Next meeting is March 21, 2012, Wed 5:30pm at Matanuska Experiment Farm, upstairs lab.
Thanks so much to everyone who attended Wed night's meeting. We had about 20 people spread across an assortment of agencies and organizations as well as trail users. We'd also like to report that we haven't taken all the fun out of the area with the signs - people can still get lost. :) It's just a little more challenging. However, the signs do seem to be taking some of the fear-factor out of using the system, and we do seem to have more users (no data, unfortunately).
1. Landfill. Cathy Mayer, the new Landfill manager, discussed proposed plans for the landfill. She wants to leave a little more buffer between the landfill and homes, so our present CMT trailheads are likely safe for another few years. Expect to see some changes to the Landfill Loop since it is too close to the active landfill - safety issues, including people entering the landfill. She is looking into the possibility of using woody plants rather than just grasses for the revegetation, including contacting Greg to find the information. All plans are subject to change.
And keep in mind that recycling and composting materials will reduce input to the landfill, which will slow its expansion.
It looks like a new trailhead will be built on top the present sled hill by removing part of the hill. There appears to be funds to put a new outhouse at the new location. There's supposed to be a 2-3% sloped trail leading down to the east edge of CMT, which would provide access to our trails. Keep in mind that all this has to survive the budget process.
2. Sandra Garley, the City of Palmer's Community Development Director, spoke about their new trails plan. She discussed some of their priorities in terms of getting trails and parks near the Brittany Estates area, the quadrant of Palmer that's separated by the highways from the rest of the city. Also getting a safe route for kids to get down Bailey hill into town. Kids may need to use the library or ice facility and have to get there under their own power. No resolution to the France Rd issue appears near.
Possibilities for connecting the city to MGT could occur at CMT or down near the State Park where the Glenn Hwy expansion may result in a bike path into the park.
3. Bonnie Quill, of the Mat-Su Convention and Visitors Bureau, talked about plans for the new South Gateway Visitor Center. Their preferred site is the Homestead RV park for the WOW factor. However, MEA has purchased the entire 50 acres for right of way from Eklutna power plant. MEA has signed a Memorandum of Understanding to work with MSCVB on developing the new visitor center.
4. Chris Kepler of Kepler Park spoke about the significant impacts of the Glenn Highway expansion on their operation. State parks installed a trailhead structure for Kepler Park, but still needs to install the posters in it. He also mentioned that some people are still getting lost and getting to Kepler Park and not the Matanuska Lake Trailhead. What we *think* is happening is that many people haven't keyed in on the name change in the state park.
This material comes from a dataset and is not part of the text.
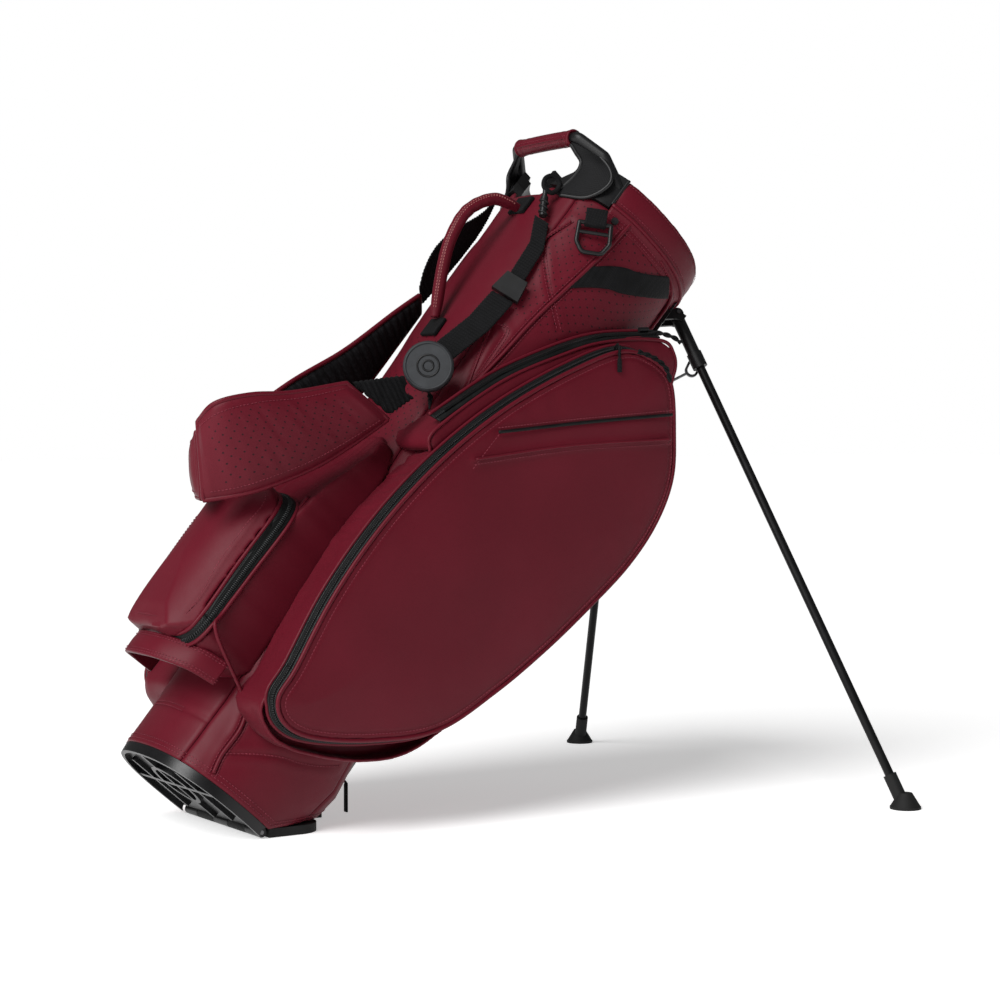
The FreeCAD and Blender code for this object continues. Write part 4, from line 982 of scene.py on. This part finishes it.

Hopefully, some of this will be resolved when all the trailhead posters get up.
I just revisited some of the signs on the Kepler Connector and will look into whether there's something there that could be improved. As with all signs, some assumptions were made regarding potential destinations at those intersections.
In the meantime, remind people that when they park at the main parking area of Matanuska Lakes State Recreation Area, to get back to that follow the signs that say "Matanuska Lake Trailhead". If you follow the signs to Kepler Park, you will end up in the private Kepler Park. (Some people may be thinking that Kepler is a shortened version of Kepler-Bradley, which trail users have used in the past, but Kepler Park is the private park most visible from the Glenn Hwy.)
Bonnie made the suggestion of Q R cards to provide people with maps and other information. We will definitely look into doing this, esp. since it follows some of our progression with online maps.
5. Fran Seager-Boss, MSB Planning, spoke briefly about the National Heritage Area, which we've been participating in.
6. Mark Gronewald, MSB Trails Program Coordinator, indicated he'd been working on some thoughts for trail-building policies.
7. Roger Gossett of Job Corps talked a little about the types of small projects (one day) his Leadership program can sometimes fit in. Our trailhead structures are being built by their Carpentry students. This gives them training in reading design specs, measuring dimensions on a model structure, and constructing something that gets used. This gets to be a little more exciting for them than routine classroom exercises.
8. Sara Wilson Doyle of USKH made the suggestion of identifying features that we might want to attract people to on trails and other features, like wetlands, where we would want to steer trails away from there.
This is just the highlights of what was discussed, and I hope I've accurately summarized the items.
Just some broad syntheses of thoughts over the past few meetings (formal and with consultants): I think I'm seeing a multi-part trails plan:
1. Trails nuts and bolts - trail design (width, clearing, hardening, technical features, etc found in Trail Management Objectives)
2. Natural and cultural history. Unique geology and agricultural history - the things that make this trail system unique.
Natural and cultural history will have a strong educational aspect - students from UAF, UAA (MSC), Valley Pathways, home school - either formally or through geo/earthcache or self-guided tours / walk abouts / nature trails (electronically implemented). But these may also be features to attract trails.
Trails will also have an outreach aspect - educate people about proper trail use.
Hope to see you all at our next meeting on March 21.